One would applaud the seeming moral fortitude if it were not for the pesky matter that the US voted against a Palestinian state at the United Nations last November and tried to intimidate those who did.

And, of course, much of the horror that Palestinian eyes have seen throughout the years was funded and defended by US money and action.

If Obama is trying to resurrect the myth that the US is a well-intentioned bystander or an “honest broker” in some distant conflict, then he has utterly failed. His country is fully embroiled in the conflict, and directly so. Many Palestinian children would still be alive today if the US government had conditioned its massive support for Israel to Tel Aviv’s ending the occupation and ceasing the brutality against the Palestinians.

In a joint press conference in Ramallah, alongside Palestinian Authority President Mahmoud Abbas, Obama even demanded that Palestinians drop their condition (proposed by Obama himself) of a settlement freeze in order to return to the so-called peace talks.

“That’s not to say settlements aren’t important, that’s to say if we resolve the [main] problems, then settlements will be resolved,” he said.

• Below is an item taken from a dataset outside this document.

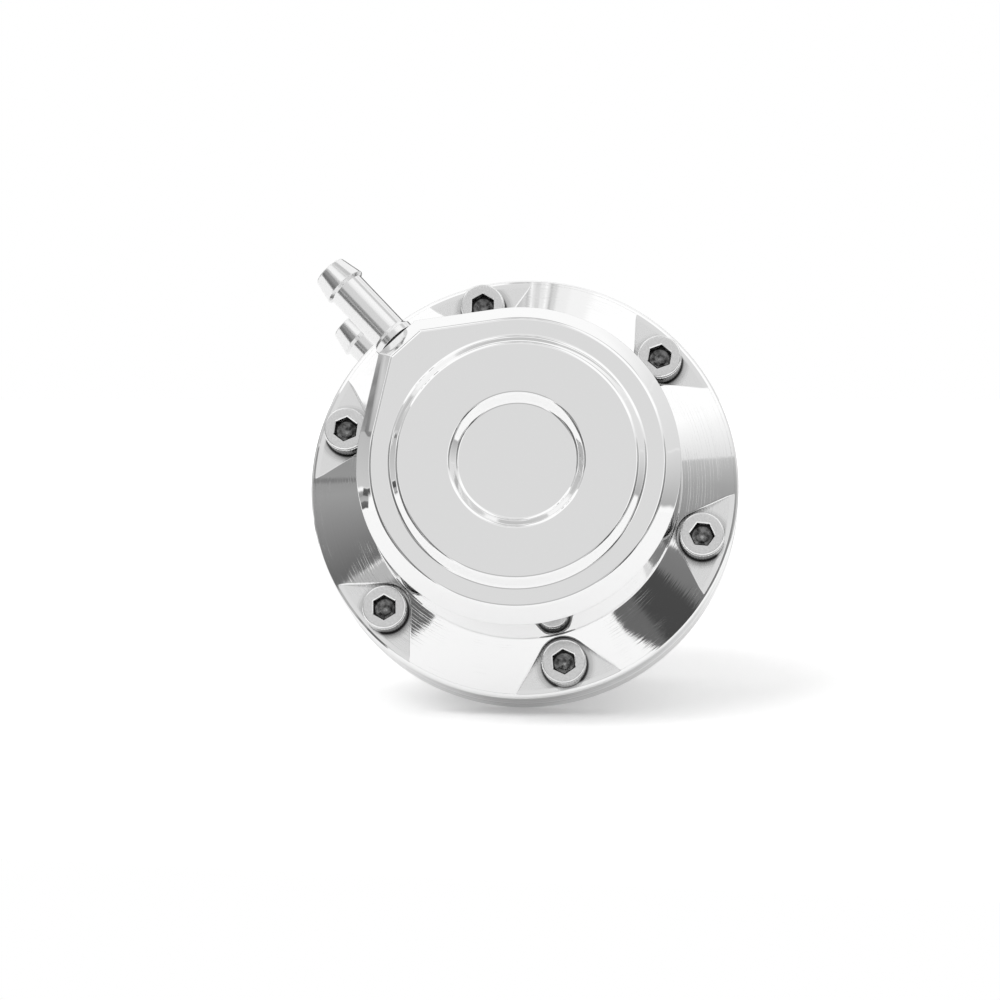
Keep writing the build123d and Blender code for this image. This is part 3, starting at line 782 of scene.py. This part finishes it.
def moulded_rubber(name, grain=6.0):
    """Black rubber with the fine grain of its mould."""
    material, tree, shader = nodes_of(name, 0.55, (0.018, 0.018, 0.018), metallic=0.0)
    place, _ = own_xyz(tree)
    height = noise(tree, vector=place, scale=grain, detail=4)
    tree.links.new(ramp(tree, height, 0.3, 0.7, 0.45, 0.7), shader.inputs["Roughness"])
    bump(tree, shader, height, 0.01)
    return material


mirror = polished_aluminium()
screw_steel = screw_steel_finish()
socket_steel = socket_finish()
tail_steel = drawn_steel()
rubber = moulded_rubber("seal_rubber")
sheet_rubber = moulded_rubber("diaphragm_rubber", 1.5)
ground = satin_metal("ground_steel", (0.68, 0.68, 0.69), 0.16, mark_scale=8.0)
zinc = satin_metal("zinc_plated_steel", (0.62, 0.63, 0.65), 0.24,
                   mark_scale=1.0, mark_depth=0.0003, mottle_scale=0.3)
spring_steel = satin_metal("spring_steel", (0.35, 0.35, 0.37), 0.3)
bronze = satin_metal("bronze", (0.62, 0.45, 0.24), 0.25)
turned_aluminium = satin_metal("machined_aluminium", (0.75, 0.755, 0.76), 0.2)


# Pieces

piece("cap_shell", [cap_can(), cap_flange()[::-1]], "housing", [mirror], ["cap"],
      closed=False)
piece("body_shell", body_grids(), "housing", [mirror], ["body"],
      fills=(0, body_under_z, body_h))

screws = []
for number, angle in enumerate(screw_angles):
    middle = np.array([screw_pcd / 2 * cos(angle), screw_pcd / 2 * sin(angle), 0])
    screws += [grid + middle for grid in screw_grids(screw_turns[number])]
piece("socket_screws", screws, "housing", [screw_steel, socket_steel],
      ["cap_screws"], dark=range(1, len(screws), 2))

for name, reach, z in (("cap", cap_reach, cap_port_z), ("body", body_reach, body_port_z)):
    piece(name + "_tail", [tail_grid(reach, z)], "housing", [tail_steel],
          [name + "_hose_tail"])
    piece(name + "_tail_ring", [tail_seal_grid(reach, z)], "housing", [rubber],
          [name + "_tail_seal"])

rod = turned(rounded([
    (3.0, rod_out_z - 0.02), (rod_d / 2 - 0.5, rod_out_z, 0.05), (rod_d / 2, rod_out_z + 0.5, 0.1),
    (rod_d / 2, rod_top_z, 0.1), (thread_d / 2, rod_top_z, 0.05), (thread_d / 2, stud_top_z - 0.5, 0.1),
    (thread_d / 2 - 0.5, stud_top_z, 0.1), (0, stud_top_z),
]), 96)
rod_thread = threaded(thread_d / 2, thread_pitch, rod_end_z, rod_out_z, thread_depth)
rod_tip = turned([(0, rod_end_z), (thread_d / 2 - thread_depth, rod_end_z)], 64)
piece("rod_shaft", [rod, rod_thread, rod_tip], "rod_and_piston", [ground], ["actuator_rod"])
nuts = {"lock_nut": (lock_nut_z, lock_nut_h), "piston_nut": (piston_nut_z, piston_nut_h)}
for name, (low, height) in nuts.items():
    piece(name + "_hex", [nut_grid(nut_af, low, height, nut_bore_d)], "rod_and_piston",
          [zinc], [name])

for name, (mean_d, wire, turns) in springs.items():
    coil = piece(name + "_coil", [coil_grid(mean_d, wire, turns, spring_low_z, spring_high_z)], "housing",
                 [spring_steel], [name])
    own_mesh(coil)
sheet = piece("rolling_sheet", [sheet_grid()], "housing", [sheet_rubber], ["diaphragm"])
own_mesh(sheet)

# The pieces that keep the shape they come with, and the finish of each
plain_pieces = {
    "piston": turned_aluminium, "diaphragm_plate": turned_aluminium, "piston_washer": zinc,
    "seal_washer": zinc, "clevis": zinc, "clevis_pin": ground, "pin_clip": spring_steel,
    "seal_circlip": spring_steel, "rod_guide_bush": bronze, "rod_seal": rubber,
}
for node, material in plain_pieces.items():
    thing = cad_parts[node]
    thing.data.materials.clear()
    thing.data.materials.append(material)


# Camera: the part's axes as the camera sees them, x to the right, y down and z away

tilt, side, boss = radians(12.718), radians(72.861), radians(295.713)
axis = Vector((-sin(tilt) * cos(side), -sin(tilt) * sin(side), -cos(tilt)))
across = Vector((-sin(side), cos(side), 0))
over = axis.cross(across)
part_x = cos(boss) * across + sin(boss) * over
part_y = axis.cross(part_x)
seen = Matrix((part_x, part_y, axis))
# The middle of the flange's top edge, in the part's frame and as the camera sees it
rim_middle, rim_middle_seen = Vector((0, 0, 46.6)), Vector((4.636, -2.568, 600.0))
eye = (rim_middle - seen @ rim_middle_seen) * MM
right, up, back = seen @ Vector((1, 0, 0)), seen @ Vector((0, -1, 0)), seen @ Vector((0, 0, -1))
frame_px, focal_px = 1000, 3113
lens = bpy.data.cameras.new("camera")
lens.sensor_width = 36.0
lens.lens = lens.sensor_width * focal_px / frame_px
lens.clip_start, lens.clip_end = 0.01, 20
camera = bpy.data.objects.new("camera", lens)
turn = Matrix((right, up, back)).transposed().to_4x4()
camera.matrix_world = Matrix.Translation(eye) @ turn
scene.collection.objects.link(camera)
scene.camera = camera

# Table: the part lies on its flange's edge and its fork, so the table stands across its frame
look_down = radians(6.4)
table_up = (up * cos(look_down) + back * sin(look_down)).normalized()
table_front = (back * cos(look_down) - up * sin(look_down)).normalized()
lean = table_up.z
lowest = lean * (body_under_z + edge_break) - flange_d / 2 * (1 - lean ** 2) ** 0.5
table_gap = 0.02
centre = table_up * (lowest - table_gap)


def table():
    """A flat table top with its front edge short of the camera."""
    front_left, front_right, reach_back, reach_side = 112, 270, 700, 420
    corners = [centre + right * sx * reach_side + table_front * sy
               for sx, sy in ((-1, front_left), (1, front_right), (1, -reach_back), (-1, -reach_back))]
    mesh = bpy.data.meshes.new("table")
    mesh.from_pydata([(c * MM)[:] for c in corners], [], [(0, 1, 2, 3)])
    if mesh.polygons[0].normal.dot(table_up) < 0:
        mesh.flip_normals()
    top = bpy.data.objects.new("table", mesh)
    scene.collection.objects.link(top)
    material = bpy.data.materials.new("white_table")
    material.use_nodes = True
    tree = material.node_tree
    tree.nodes.clear()
    in_view = tree.nodes.new("ShaderNodeLightPath").outputs["Is Camera Ray"]
    place, _ = own_xyz(tree)
    fibres = ramp(tree, noise(tree, vector=place, scale=0.9, detail=3), 0.3, 0.7, 0.07, 0.0)
    white = ramp(tree, in_view, 0, 1, 0.74, 0.99, smooth=False)
    tone = maths(tree, "SUBTRACT", white, times(tree, in_view, fibres))
    matt = tree.nodes.new("ShaderNodeBsdfDiffuse")
    tree.links.new(tone, matt.inputs["Color"])
    glow = tree.nodes.new("ShaderNodeEmission")
    glow.inputs["Strength"].default_value = 0.18
    paper = add(tree, "ShaderNodeAddShader", None, matt.outputs[0], glow.outputs[0])
    clear = add(tree, "ShaderNodeBsdfTransparent")
    behind = tree.nodes.new("ShaderNodeNewGeometry").outputs["Backfacing"]
    choice = tree.nodes.new("ShaderNodeMixShader")
    tree.links.new(behind, choice.inputs[0])
    tree.links.new(paper, choice.inputs[1])
    tree.links.new(clear, choice.inputs[2])
    output = tree.nodes.new("ShaderNodeOutputMaterial")
    tree.links.new(choice.outputs[0], output.inputs["Surface"])
    mesh.materials.append(material)


table()


def grey(value):
    """The light that the polished metal, which returns 0.93 of it, shows as a grey from 0 to 255."""
    v = value / 255
    return (v / 12.92 if v <= 0.04045 else ((v + 0.055) / 1.055) ** 2.4) / 0.93


# The studio round the part: each card or lamp is a patch of one grey at its lower edge and
# another at its upper edge. Angles are degrees, to the camera's right of the line to the camera
# and above the table; the last number is how many degrees its edges take.
studio = [
    # from, to, bottom, top, grey below, grey above, edge
    (126, 150, -14, 24, 212, 220, 6),
    (150, 180, -14, 25, 115, 120, 6),
    (-180, -124, -14, 25, 112, 120, 6),
    (-40, 22, 8, 46, 217, 217, 4),
    (-22, 15, -4, 13, 178, 184, 4),
    (-42.6, -26, -1.5, 15, 110, 160, 3),
    (-24, 10, 50, 69, 226, 215, 4),
    (10, 24, 69, 80, 243, 245, 4),
    (3.6, 12, 69, 80, 237, 239, 1.5),
    (0.2, 3.7, 69, 80, 213, 213, 0.5),
    (-1.6, 0.3, 69, 80, 188, 188, 0.5),
    (-3.1, -1.5, 69, 80, 228, 228, 0.5),
    (-8.5, -5, 69, 80, 233, 233, 0.8),
    (-12, -8.4, 69, 80, 213, 213, 0.8),
    (-13.9, -11.9, 69, 80, 226, 226, 0.6),
    (-17.2, -15.5, 69, 80, 212, 212, 0.5),
    (-18.8, -17.1, 69, 80, 184, 184, 0.5),
    (-20.5, -18.7, 69, 80, 217, 217, 0.5),
    (-30, -20.4, 69, 80, 198, 198, 1),
    (24, 72, 31.9, 41, 222, 253, 1.2),
    (24, 72, 41, 76, 255, 255, 1.2),
    (34.8, 64, 4, 27, 93, 164, 0.8),
    (36.5, 64, 26, 31.9, 162, 188, 0.8),
    (36.5, 41, -9.5, -3.8, 221, 214, 0.8),
    (43.6, 66, -9.0, 4.6, 192, 166, 1),
    (40.5, 43.8, -4.2, 4.6, 130, 124, 0.5),
    (29, 37, -8, 11, 96, 124, 1),
    (17.4, 24, -8, 8, 99, 104, 0.5),
    (22.9, 29.8, -8, 8, 68, 73, 1.0),
    (-78, -45.9, -14, 7, 120, 102, 1),
    (-78, -45.9, 6.6, 23.2, 102, 157, 0.5),
    (-78, -44, 22, 31, 152, 142, 0.8),
    (-64, -54, 24.1, 25.1, 122, 122, 0.4),
    (-84, -44, 31.3, 41.6, 190, 202, 0.8),
    (-46.7, -42.6, -1.5, 6, 179, 179, 0.3),
    (-43.4, -30.4, -9, -1.5, 98, 98, 0.5),
    (-84, -30, 41.6, 78, 255, 255, 1.5),
    (-84, -68, 57.6, 60, 232, 232, 0.5),
    (-84, -68, 54.4, 56.4, 110, 110, 0.3),
    (-84, -68, 51.4, 52.6, 199, 199, 0.3),
    (-84, -68, 49.9, 50.9, 159, 159, 0.3),
    (-84, -68, 48, 48.9, 208, 208, 0.3),
    (66, 128, -3.5, 17, 172, 218, 2),
    (66, 132, 17, 38, 218, 227, 1),
    (80, 145, 38, 53, 227, 250, 1),
    (80, 112, 48, 80, 208, 205, 4),
    (-135, -97, 63.5, 80, 208, 196, 2),
    (-180, 180, 78, 100, 196, 196, 3),
    (-124, -86, 1.8, 20, 199, 183, 1),
    (-128, -94, 20, 45, 185, 236, 2),
    (-128, -117, 18, 38, 228, 248, 1.5),
    (-100, -88, 26, 42, 190, 196, 2),
    (-113, -106, 17.9, 19.2, 122, 135, 0.4),
    (-103, -95, -3.2, 0.4, 178, 150, 1),
    (-104, -100.5, -2.6, 0.4, 60, 78, 0.6),
    (-99.5, -95.5, -1.0, 1.6, 75, 95, 0.6),
    (-98.5, -95, -5.2, -2.8, 85, 110, 0.6),
]


def studio_world():
    """The studio as the light from each direction, white where the camera looks past the part."""
    world = bpy.data.worlds.new("studio")
    scene.world = world
    world.use_nodes = True
    tree = world.node_tree
    tree.nodes.clear()
    way = tree.nodes.new("ShaderNodeTexCoord").outputs["Generated"]

    def along(direction):
        node = tree.nodes.new("ShaderNodeVectorMath")
        node.operation = "DOT_PRODUCT"
        tree.links.new(way, node.inputs[0])
        node.inputs[1].default_value = direction
        return node.outputs["Value"]

    def fade(angle, at, edge, rising):
        ends = (0, 1) if rising else (1, 0)
        return ramp(tree, angle, at - edge / 2, at + edge / 2, *ends)

    to_right, to_front, to_up = along(right), along(table_front), along(table_up)
    turn_angle = maths(tree, "DEGREES", maths(tree, "ARCTAN2", to_right, to_front))
    rise = maths(tree, "DEGREES", maths(tree, "ARCSINE", to_up))
    light = ramp(tree, rise, -8, -6, grey(246), grey(250))
    for left, right_end, bottom, top, below, above, edge in studio:
        inside = times(tree, fade(rise, bottom, edge, True), fade(rise, top, edge, False))
        if left > -180:
            inside = times(tree, inside, fade(turn_angle, left, edge, True))
        if right_end < 180:
            inside = times(tree, inside, fade(turn_angle, right_end, edge, False))
        value = ramp(tree, rise, bottom, top, grey(below), grey(above), smooth=False)
        mix = tree.nodes.new("ShaderNodeMix")
        mix.data_type = "FLOAT"
        tree.links.new(inside, mix.inputs[0])
        tree.links.new(light, mix.inputs[2])
        tree.links.new(value, mix.inputs[3])
        light = mix.outputs[0]
    seen_white = tree.nodes.new("ShaderNodeMix")
    seen_white.data_type = "FLOAT"
    tree.links.new(tree.nodes.new("ShaderNodeLightPath").outputs["Is Camera Ray"], seen_white.inputs[0])
    tree.links.new(light, seen_white.inputs[2])
    seen_white.inputs[3].default_value = 1.0
    background = tree.nodes.new("ShaderNodeBackground")
    background.inputs["Color"].default_value = (1, 1, 1, 1)
    tree.links.new(seen_white.outputs[0], background.inputs["Strength"])
    output = tree.nodes.new("ShaderNodeOutputWorld")
    tree.links.new(background.outputs[0], output.inputs["Surface"])


studio_world()

# One broad lamp from the upper left gives the soft shadow on the table
lamp = bpy.data.lights.new("lamp", "SUN")
lamp.energy = 1.19
lamp.angle = radians(40)
lamp_thing = bpy.data.objects.new("lamp", lamp)
towards = (table_up * 0.7 - right * 0.55 + table_front * 0.42).normalized()
lamp_thing.rotation_euler = towards.to_track_quat("Z", "Y").to_euler()
lamp_thing.visible_glossy = False
scene.collection.objects.link(lamp_thing)

scene.view_settings.view_transform = "Standard"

“If to begin the conversation we have to get everything right from the outset ... then we’re never going to get to the broader issue,” Obama added.

The broader issue, according to the US president is “how do you structure a state of Palestine,” which again, Obama voted against last year, and passionately so.

Aside from resounding rhetoric about peace, Obama is toeing the Israeli line exactly as Netanyahu and the lobby expect him, or any other US president, to do. He has little to offer Palestinians, or Arab nations, but much to expect from them.

Arab states must seek normalised relations with Israel, and Palestinians must “recognise that Israel will be a Jewish state, and that Israelis have the right to insist upon their security”, he lectured in Jerusalem on the second day of his trip, reported by CNN online.

The obvious danger here lies in the fact that Israel oftentimes conflates security and its right to defend itself by arresting children on their way to school in Hebron, or by inflicting or supporting wars against other nations: Lebanon, Iraq and now Iran.

Obama will eventually get back to his Oval Office, ready to resume work as usual. This will include the signing of many papers concerning additional funds, loans, military technology transfers and much more for Israel.

Palestinians, meanwhile, will carry on with their long fight for freedom without his noted oratory skills.

Meanwhile, the families of the 30 children kidnapped by the Israeli army in Hebron will have many days ahead of them in Israeli military court. But that, of course, is a different matter, of no concern to Obama and his many quotable peace slogans.